INSTRUCTION: Each line containing the word "Blender" should be found and copied.

ENTRIES:

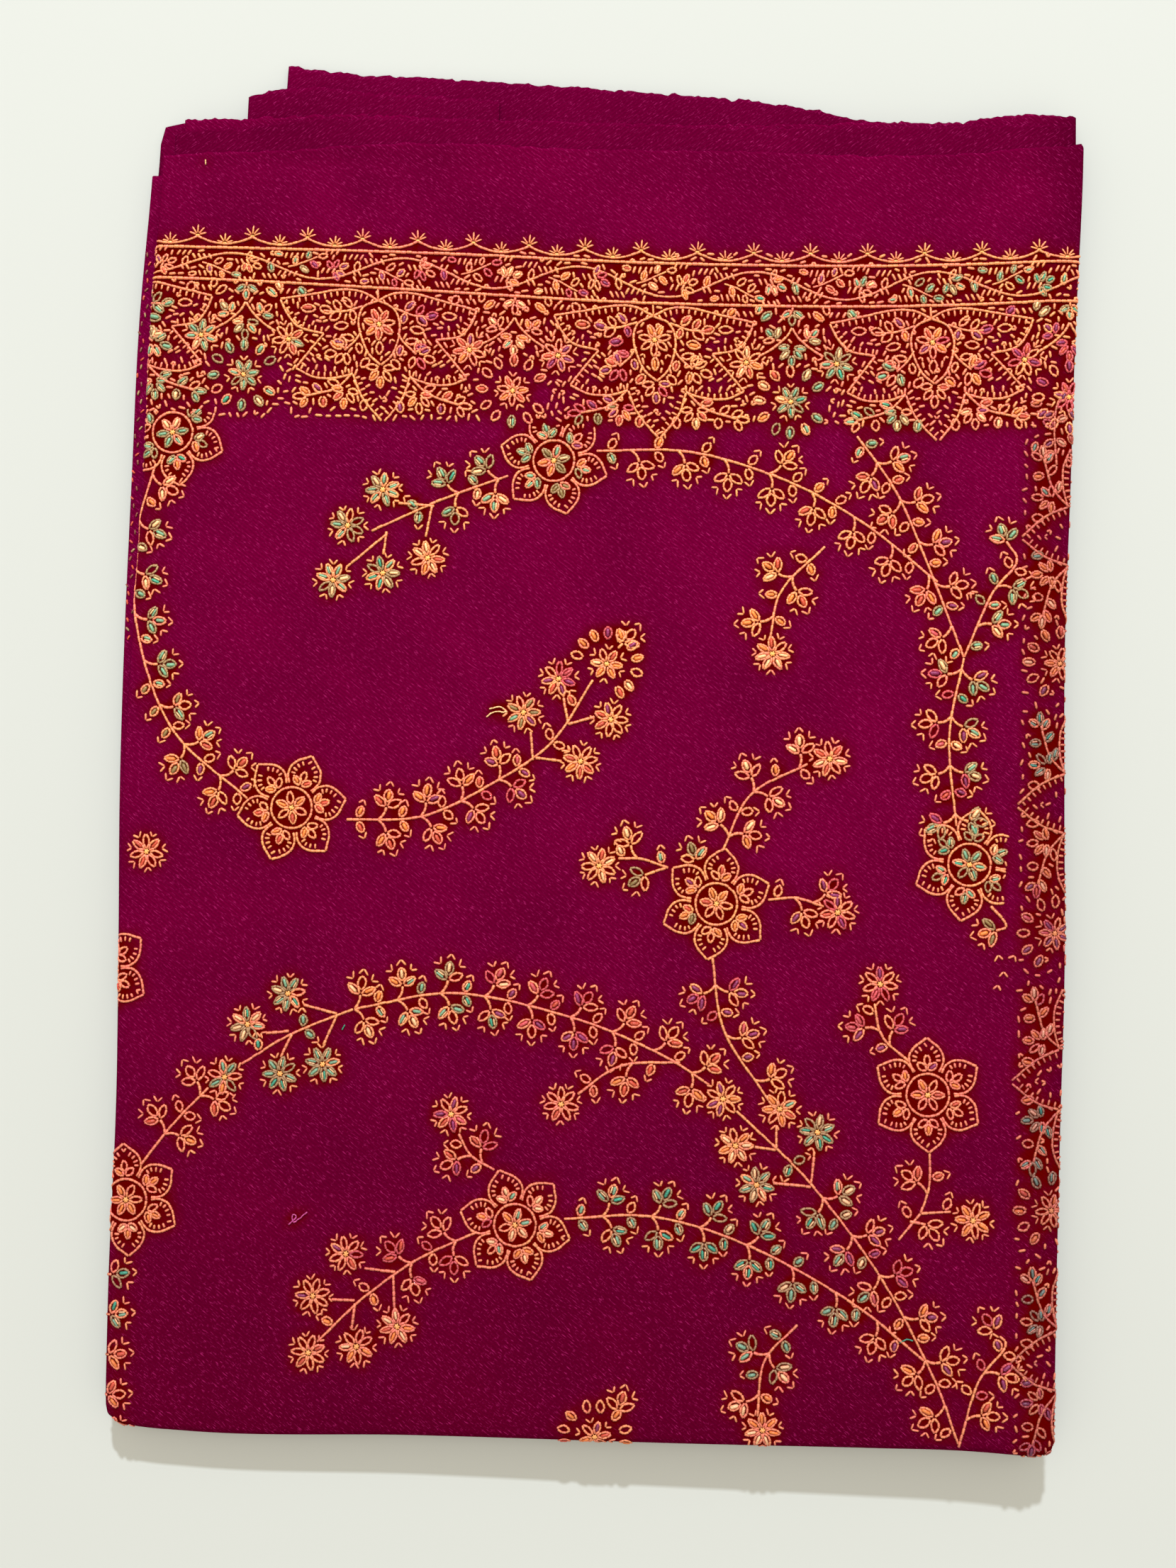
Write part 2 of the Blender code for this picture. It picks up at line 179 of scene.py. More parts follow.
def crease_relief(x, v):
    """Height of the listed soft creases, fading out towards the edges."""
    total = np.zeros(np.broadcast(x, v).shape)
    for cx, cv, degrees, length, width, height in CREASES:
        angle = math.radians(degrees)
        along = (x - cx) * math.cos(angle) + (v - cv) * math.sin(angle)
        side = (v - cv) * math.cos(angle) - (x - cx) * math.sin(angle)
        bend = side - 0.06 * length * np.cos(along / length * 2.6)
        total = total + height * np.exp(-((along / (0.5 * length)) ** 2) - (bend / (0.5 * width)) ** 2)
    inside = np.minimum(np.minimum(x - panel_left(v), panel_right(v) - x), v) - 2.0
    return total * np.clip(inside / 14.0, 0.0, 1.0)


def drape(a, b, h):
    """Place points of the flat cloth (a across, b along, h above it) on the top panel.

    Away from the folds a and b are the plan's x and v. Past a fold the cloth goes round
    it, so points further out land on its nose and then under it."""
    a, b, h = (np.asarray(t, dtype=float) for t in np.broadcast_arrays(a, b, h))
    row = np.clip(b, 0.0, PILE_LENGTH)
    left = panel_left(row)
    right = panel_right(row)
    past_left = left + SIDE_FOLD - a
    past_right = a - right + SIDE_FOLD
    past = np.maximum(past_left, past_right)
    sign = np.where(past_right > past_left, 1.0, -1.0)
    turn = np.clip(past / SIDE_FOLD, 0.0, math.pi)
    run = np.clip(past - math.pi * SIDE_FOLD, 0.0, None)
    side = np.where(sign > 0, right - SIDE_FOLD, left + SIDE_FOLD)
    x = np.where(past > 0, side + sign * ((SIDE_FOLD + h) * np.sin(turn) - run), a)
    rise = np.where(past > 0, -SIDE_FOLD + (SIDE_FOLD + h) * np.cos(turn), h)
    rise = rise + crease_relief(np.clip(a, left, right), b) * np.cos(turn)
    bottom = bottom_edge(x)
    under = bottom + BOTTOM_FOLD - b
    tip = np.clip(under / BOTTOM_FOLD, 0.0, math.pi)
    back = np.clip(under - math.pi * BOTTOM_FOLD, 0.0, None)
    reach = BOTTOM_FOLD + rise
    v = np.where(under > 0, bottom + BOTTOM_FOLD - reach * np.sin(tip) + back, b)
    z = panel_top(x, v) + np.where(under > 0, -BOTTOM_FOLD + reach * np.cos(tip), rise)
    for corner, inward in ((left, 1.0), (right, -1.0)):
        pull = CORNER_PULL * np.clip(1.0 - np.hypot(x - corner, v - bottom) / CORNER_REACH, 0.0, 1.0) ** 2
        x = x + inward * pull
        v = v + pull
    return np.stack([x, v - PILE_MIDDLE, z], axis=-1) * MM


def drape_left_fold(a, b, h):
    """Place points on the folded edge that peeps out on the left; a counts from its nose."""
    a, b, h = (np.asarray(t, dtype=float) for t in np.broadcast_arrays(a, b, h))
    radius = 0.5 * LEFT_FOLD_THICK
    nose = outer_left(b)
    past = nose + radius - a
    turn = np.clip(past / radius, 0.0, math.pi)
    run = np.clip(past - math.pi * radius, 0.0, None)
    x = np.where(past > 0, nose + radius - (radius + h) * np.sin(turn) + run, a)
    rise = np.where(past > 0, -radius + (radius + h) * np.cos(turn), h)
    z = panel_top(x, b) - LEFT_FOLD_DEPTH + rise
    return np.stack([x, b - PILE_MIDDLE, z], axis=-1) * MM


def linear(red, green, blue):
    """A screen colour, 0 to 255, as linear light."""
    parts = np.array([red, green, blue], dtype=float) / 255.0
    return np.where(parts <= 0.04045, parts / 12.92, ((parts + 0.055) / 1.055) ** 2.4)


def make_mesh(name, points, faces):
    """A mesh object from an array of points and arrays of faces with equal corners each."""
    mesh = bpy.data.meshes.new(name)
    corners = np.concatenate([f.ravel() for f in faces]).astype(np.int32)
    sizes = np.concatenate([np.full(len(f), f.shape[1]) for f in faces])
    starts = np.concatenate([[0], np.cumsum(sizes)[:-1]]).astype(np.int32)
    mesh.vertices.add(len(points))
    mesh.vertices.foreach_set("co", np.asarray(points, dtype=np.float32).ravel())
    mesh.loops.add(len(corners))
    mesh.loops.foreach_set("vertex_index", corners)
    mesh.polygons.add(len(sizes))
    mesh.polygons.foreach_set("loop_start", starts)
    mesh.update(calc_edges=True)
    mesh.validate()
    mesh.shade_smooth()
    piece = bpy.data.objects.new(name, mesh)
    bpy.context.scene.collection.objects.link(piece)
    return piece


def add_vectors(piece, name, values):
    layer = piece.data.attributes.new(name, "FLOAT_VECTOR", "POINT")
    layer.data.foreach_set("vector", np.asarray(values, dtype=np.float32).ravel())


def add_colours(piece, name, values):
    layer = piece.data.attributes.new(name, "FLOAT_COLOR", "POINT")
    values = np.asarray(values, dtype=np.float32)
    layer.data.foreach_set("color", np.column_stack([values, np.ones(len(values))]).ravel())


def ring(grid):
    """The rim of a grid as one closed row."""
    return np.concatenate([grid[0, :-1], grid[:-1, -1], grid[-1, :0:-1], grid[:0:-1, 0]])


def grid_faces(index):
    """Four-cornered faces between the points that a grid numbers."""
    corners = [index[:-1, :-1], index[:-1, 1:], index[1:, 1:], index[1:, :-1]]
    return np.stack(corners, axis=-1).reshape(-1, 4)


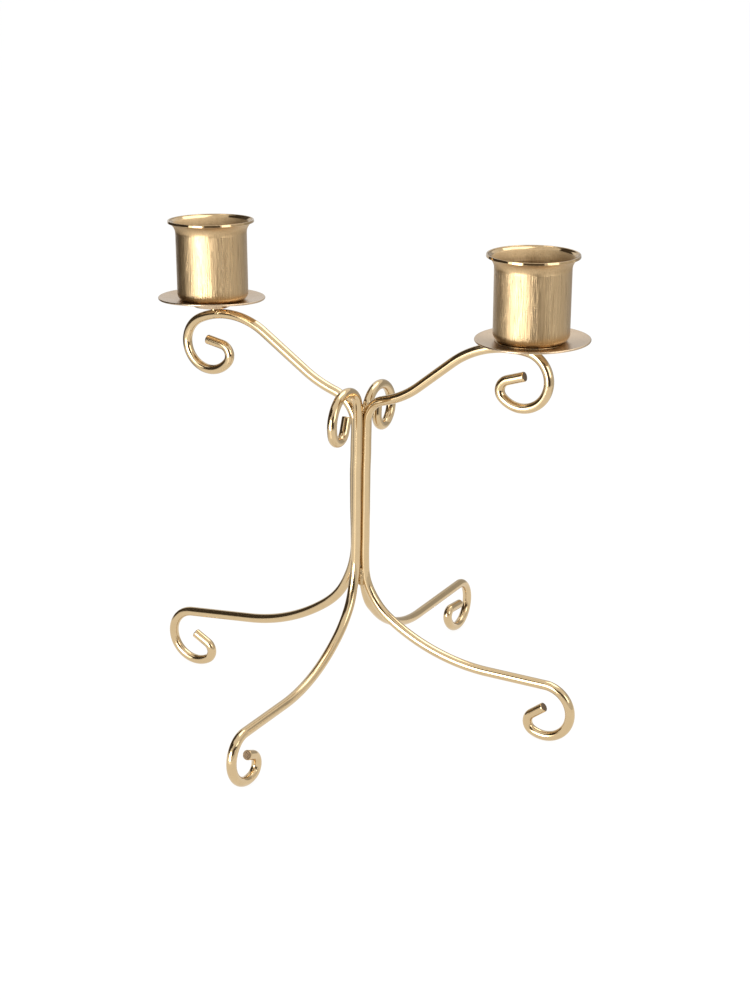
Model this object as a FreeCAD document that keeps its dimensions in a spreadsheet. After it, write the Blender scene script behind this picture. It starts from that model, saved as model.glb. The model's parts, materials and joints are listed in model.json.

RESPONSE:
Write part 2 of the Blender code for this picture. It picks up at line 179 of scene.py. More parts follow.
Model this object as a FreeCAD document that keeps its dimensions in a spreadsheet. After it, write the Blender scene script behind this picture. It starts from that model, saved as model.glb. The model's parts, materials and joints are listed in model.json.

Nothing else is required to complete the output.